1. Stubbornly holding onto losses when they are very small and reasonable.

2. Buying on the way down in price, this ensuring miserable results.

3. Averaging down in price ratther than up when buying.

(following up your losers and putting good money after bad)

4. Buying large amount of low-priced stocks rather than smaller amounts of higher priced stocks.

(think in terms of dollars and not the number of shares u can buy. Buy the best merchandise available and not the cheapest. Stocks are cheap for a reason. They've either been deficient in the past or have something wrong with them now. Stocks are like anything else. The best quality never comes at the cheapest price.)

5. Wanting to make a quick and easy buck.

6. Buying on tips, rumours, split announcements, and other news events, stories, advisory-service recommendations, or opinions you hear from supposed market experts on TV.

7. Selecting second-rate stocks because of dividends or low price-earnings (P/E) ratios.

8. Never getting out of the starting gate properly due to poor selection criteria and not knowing exactly what to look for in a successful company.

9. Buying old names you're familiar with.

(familiar names does not equate to a good stock to buy)

10. Not being able to recognize (and follow) good information and advice.

11. Not using charts and being afraid to buy stocks that are going into new high ground in price.

12. Cashing in small, easy-to-take profits while holding the losers.

13. Worrying too much about taxes and commissions.

14. Concentrating your time on what to buy and once the buy decision is made, not understanding when or under what conditions the stock must be sold.

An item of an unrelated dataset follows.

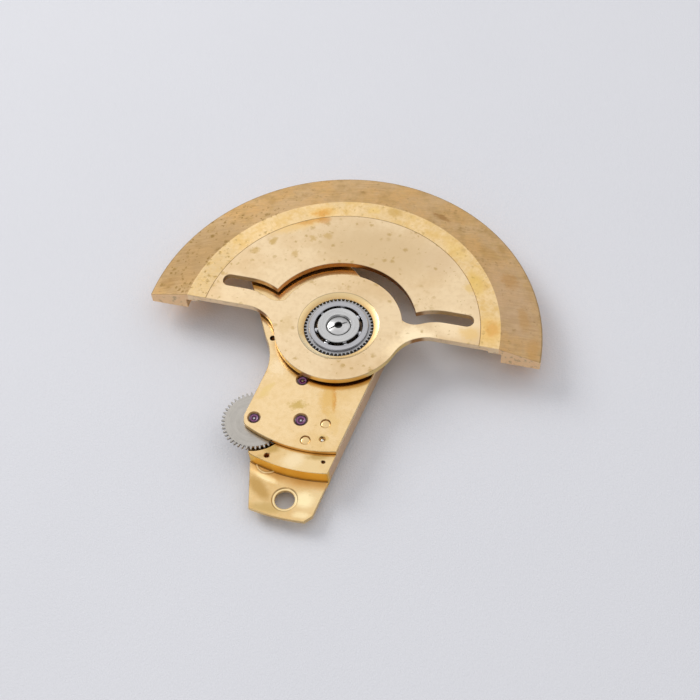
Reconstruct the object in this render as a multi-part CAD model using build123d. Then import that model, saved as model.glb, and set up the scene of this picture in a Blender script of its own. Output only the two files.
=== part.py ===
from build123d import *
import os
from math import atan2, cos, degrees, radians, sin, sqrt

# Automatic winding rotor of a wrist watch on its winding module.
# The rotor axis is Z. Z = 0 is the face that lies on the movement.
# The heavy half of the rotor points to +Y, the fixing tab to -Y.
# All lengths are in millimetres and all angles in degrees.

# Rotor: a thin plate, a heavy rim lapped over its edge
rim_clearance = 0.19
rim_width = 2.40
band_width = 2.57
flange_width = 0.66
lap_width = 0.56
rotor_edge_y = 0.28
plate_thickness = 0.40
lap_thickness = 0.20
flange_thickness = 0.55
band_drop = 0.70
rim_chamfer = 0.05
hub_width = 1.49
hub_fillet = 2.30
countersink_width = 0.352
countersink_depth = 0.22

# Spring slots: an arc above the hub that runs out into two wings
arc_slot_inset = 0.07
arc_slot_width = 0.91
arc_slot_half_angle = 66.8
slot_root_angle = 72.4
wing_margin = 0.65
wing_width = 0.87
wing_centre_y = 1.97
wing_straight_share = 0.54
wing_bend_share = 0.27
wing_bend_drop = 0.82

# Heights of the module and the air under the rotor
tab_thickness = 0.30
top_bridge_thickness = 0.30
bottom_bridge_thickness = 0.30
rotor_lift = 0.20
rim_lift = 0.45

# Module outline, seen from above
block_corner_angle = -108.3
ledge_width = 1.288
top_bridge_corner_angle = -116.6
far_ledge_width = 2.51
right_wall = 0.77
right_edge_lean = 8.5
far_wall = 1.10
far_edge_heading = 140.3
nose_side = 0.63
waist_margin = 0.37
shoulder_width = 2.11
shoulder_angle = -162.0
flank_radius = 6.92
flank_angle = 158.4
far_side_heading = 109.3
tab_proud = 0.10
tab_left_angle = -100.6
tab_right_angle = -85.0
tab_chamfer = 0.38
tab_chamfer_angle = -83.1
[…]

15. Failing to understand the importance of buying quality companies with good institutional sponsorship and the importance of learning how to use charts to significantly improve selection and timing.

16. Speculating too heavily in options or futures because they're thought to be a way to get rich quick.

17. Rarely transacting "at the market" and preferring to put price limits on their buy and sell orders.

(by doing so, they're quibbling for the eights and quarters of a point, rather than focusing on the stock's larger and more important movement. With limit orders, you run the risk of missing completely and not getting out of the stocks that should be sold to avoid substantial losses... all because of the eights and quarters of a point)

18. Not being able to make up your mind when a decision needs to be made.

19. Not looking at stocks objectively.